Since I keep my nose to the ground, I noticed this slang innovation long before John Tyner drew his line in the sand; it seems to be a phenomenon of the last five years or so. And it’s one I’d like to put on the junk heap.

If I have any junk, it won’t be on my body and probably will end up in the trash bin. And if the TSA wants to rummage through it, hey, be my guest. It’s said that you can tell a lot about a person by examining his refuse. So you can touch my junk — but let’s be a bit more careful when we lay our hands on the language, shall we?

When complaining about this, I must admit I’m a little self-conscious. I really don’t want to sound like the über-sensitive professional complainers who say that the term “black hole” (density-approaching-infinity-so-not-even-light-can-escape-it hole is a little clumsy, dontcha think?) is insensitive to blacks or, God forbid, like the harridan feminists who would have us supplant “snowman” with “snowperson” (Frosty the snowperson was a San Francisco soul….). But something needs to be said about this, and if I don’t say it, perhaps no one will.

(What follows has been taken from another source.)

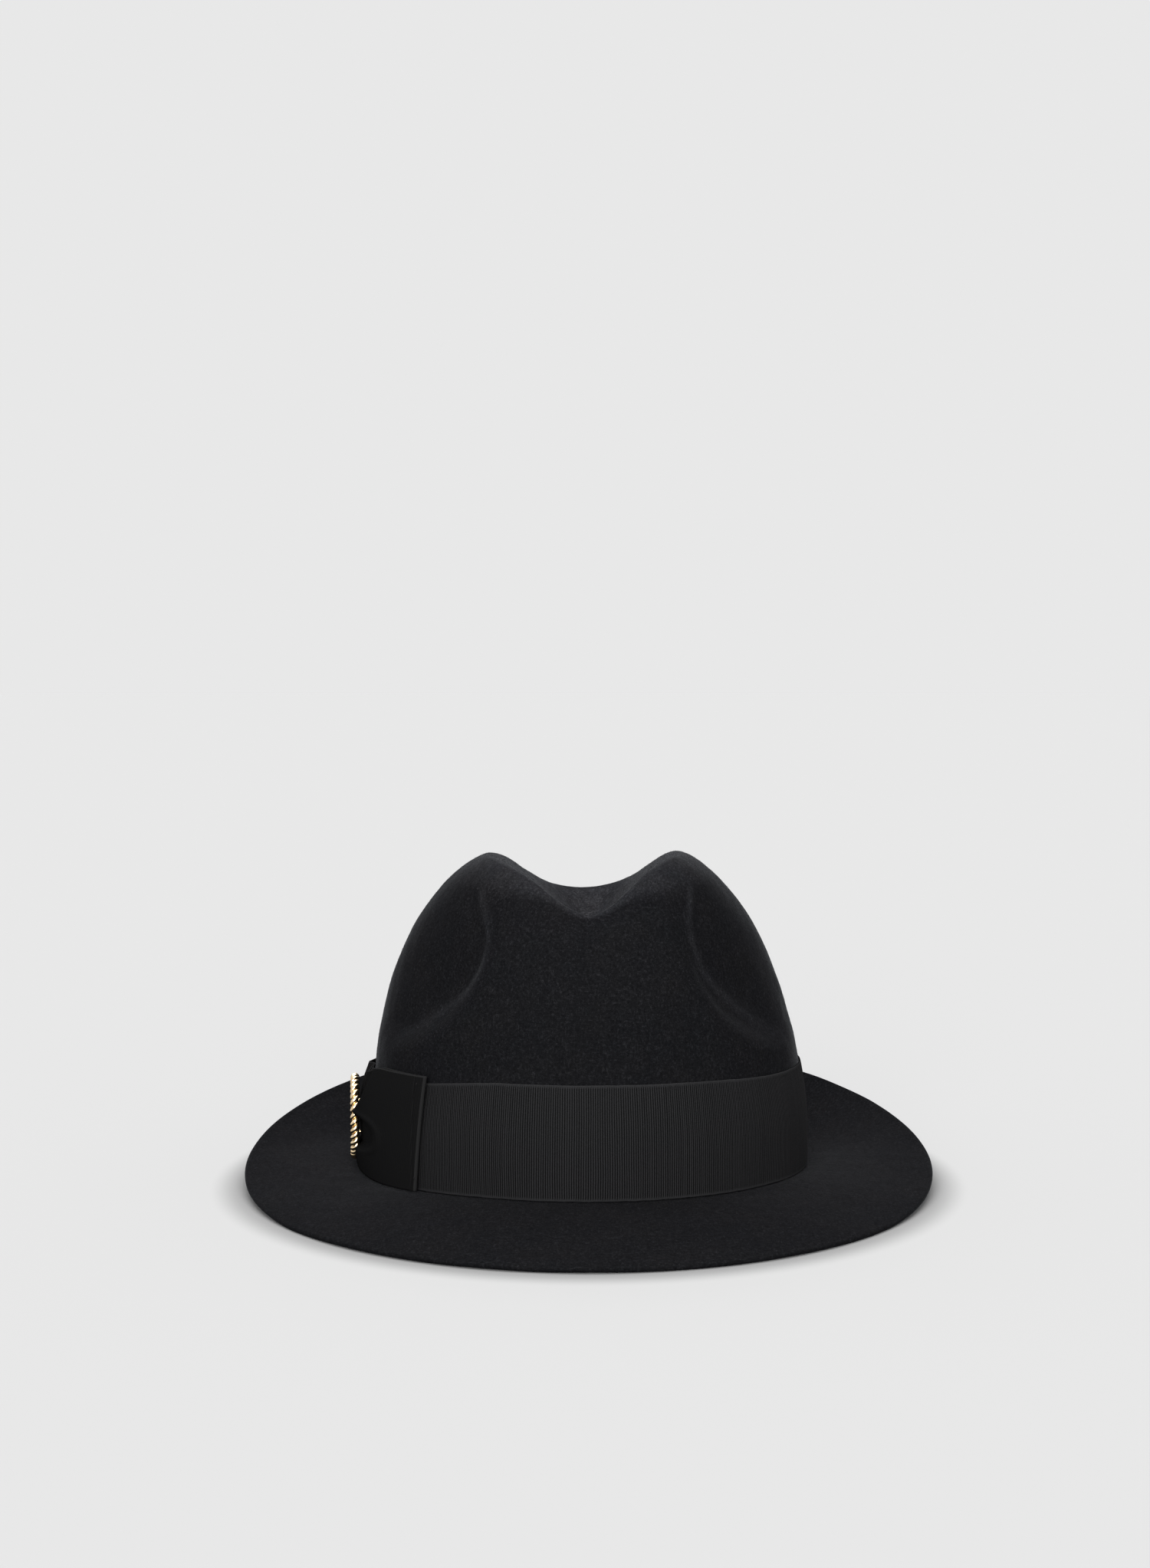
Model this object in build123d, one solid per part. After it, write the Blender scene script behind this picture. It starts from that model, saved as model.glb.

Does it strike anyone else as strange that we’re now referring to male genitalia with a word that means “garbage”?  Oh, I know dictionaries indicate that this usage of “junk” can refer to female genitalia as well, but in the real world it seems to be used almost exclusively for the male variety. 

Some may roll their eyes and say I have to be hung-up to be focusing on this. If that’s your attitude, then I hope your interest in reading further will at least be piqued by the idea that you’re viewing the musings of a very strange man. 

But, look, what’s truly strange is that we live in an age of intense anti-male sentiment. This shouldn’t require illustration in 2010, but as evidence I can cite Christina Hoff Sommers’ book The War Against Boys; the continual portrayals of men as dolts in movies, on shows and in commercials; the pieces I’ve written on the subject; 11-year-old student Sam Besserman’s firsthand account; the acceptance of anti-male t-shirts sporting sentiments such as “Boys are stupid; throw rocks at them!”; or products such as the “All Men are Bastards” knife block, which gives the happy housewife the opportunity to keep her kitchen knives handy by sticking them in the body of a male figurine. And these are just a handful of examples.   

Given the above, is it mere coincidence that this anti-male age sees a phenomenon whereby that which symbolizes manhood, at least physically, has come to be called “junk”? And what might we conclude about this anti-male environment’s psychological effect on recent generations of boys and young men when they will readily refer to that symbol of their manhood (in fact, a fellow’s privates are sometimes called “his manhood”) with a demeaning term? My self-image has never been so bad that I wanted to characterize part of my body as garbage.

Having said this, I won’t fall into the feminist trap of taking my own psychological analyses as gospel. Perhaps this phenomenon is driven by nothing more than the notorious adolescent desire to be “cool” (it doesn’t seem likely, however, although it certainly is a contributing factor). You also shouldn’t think I’m offended by it; I’ve always echoed the apocryphal saying, “Offense cannot be given, it can only be taken.” I just think it’s stupid beyond words. And it certainly doesn’t represent healthy social change.  

Moreover, given that feminist women don’t even like being called “girls” — when that’s just the equivalent of “guys” — I can just imagine how the “womyn” at NOW would react if the word “junk” was widely used to describe a female body part. Oh, not that I blame this on them, or on normal women. While the Online Etymology Dictionary doesn’t yet have an entry for this junky usage of “junk,” I’m guessing it was originated by a young man. And men are certainly the ones who most use it.

I also don’t expect men to do much about it. You could say that my sex rolls with the punches, that we really will take these things “like a man.” Then again, you could also say that many of us have been feminized to the point where we’re ineffectual doormats. This is why we’ll listen to blather about “racial profiling” without ever pointing out that men are profiled six ways to Sunday and that what’s sauce for the goose is sauce for the gander. And nothing will change until we junk the politically correct junk and stop acting like capons.